I've purchased and picked up lots of free old appliances and I can safely say in my experience, I never found wiring on a WP, MT, or GE machine that was thinner than 14 wiring. The WP world washer uses nice and thin wiring throughout. Does that mean it's junk? No, because these washers aren't burning houses down, but rather it's a clear indication of cost savings interest. There is an exponential cost savings going from 14 to 16 AWG if you're producing hundreds of thousands of machines per year.
You have to understand that the cost to produce a helical drive or DD machine is insane compared to the modern machine. The transmissions alone in these machines are packed full of thick, heavy metal and the cost to buy, machine, and install that metal is not cheap. While the DD and helical machines look like theyre not expensive to produce when you compare them together, they are expensive to produce when you compare them with modern designs. It's like comparing the BD to a FF, probably not very much production cost difference. But the reality is these older machines are not cheap to make, and production costs are above all else because it either eats up, or makes profit margins per machine.

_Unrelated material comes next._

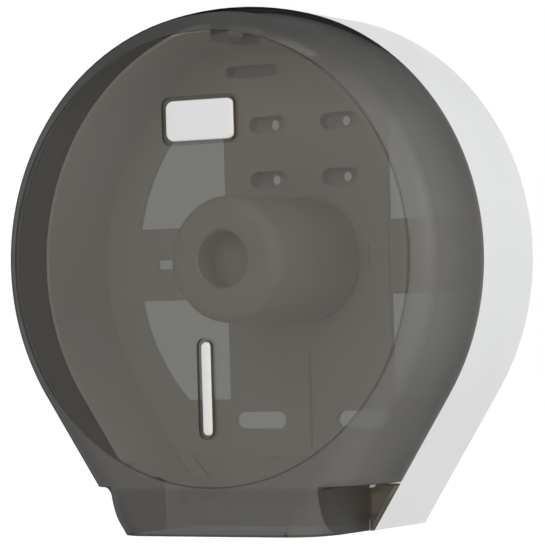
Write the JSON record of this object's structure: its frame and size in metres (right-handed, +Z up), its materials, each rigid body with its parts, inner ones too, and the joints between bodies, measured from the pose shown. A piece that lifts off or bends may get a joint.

The exterior, changeable door panel on my belt drive reverse rack Maytag dishwasher is thicker than the whole tank of a modern dishwasher on sale today.
Sure, it may seem like one dishwasher with thinner spray arms that are shorter, thin gauge tanks, thin gauge wiring, 1/8 inch less insulation, and thinner racks can't possibly lower production costs, but when you make 100,000 plus of these a year, it adds up. Look at airlines, the cost and drive to save one pound of weight on one flight seems stupid, but when you fly seven hundred flights per day, every day of the year, it adds up. Quick. And appliance production is no different.
WP canned the helical drive production because why would they make the DD and helical drive next to each other? It's called internal competition. Plus there is union labour savings, the labour costs on a helical drive were different than that of the DD. Plus the helical drive was not a cheap machine to make. WP bought MT, a poorly ran company with bad finances, so instead of being drug down to MTs financial ineptitude, WP had to cut things that don't make money.
Laundress is right. The market for SQ quality washers today is there, but its so so so so so small, but the vast bulk of their business if commercial. Thats where SQ is making its money, commercial, not resi. Resi for them, is a nice to have, and it certainly wont ruin the company if they stopped selling to resi markets.
"the overall pessimistic view of how vintage appliances are view on this forum", that is not true. Everyone is here for one reason, we all love appliances. But no one in the Imperial forum is "pessimistic" of old machines. We love them. If you start playing the "what if" game and creating posts asking if "they" will "bring back" old designs, you lose sight on how fun older machines were, you become distracted. Those designs are long gone, and for understandable reasons. Deal with it, and start enjoying what they were, and enjoying that its a way we used to do things, and that because the design is gone, it becomes that more valuable.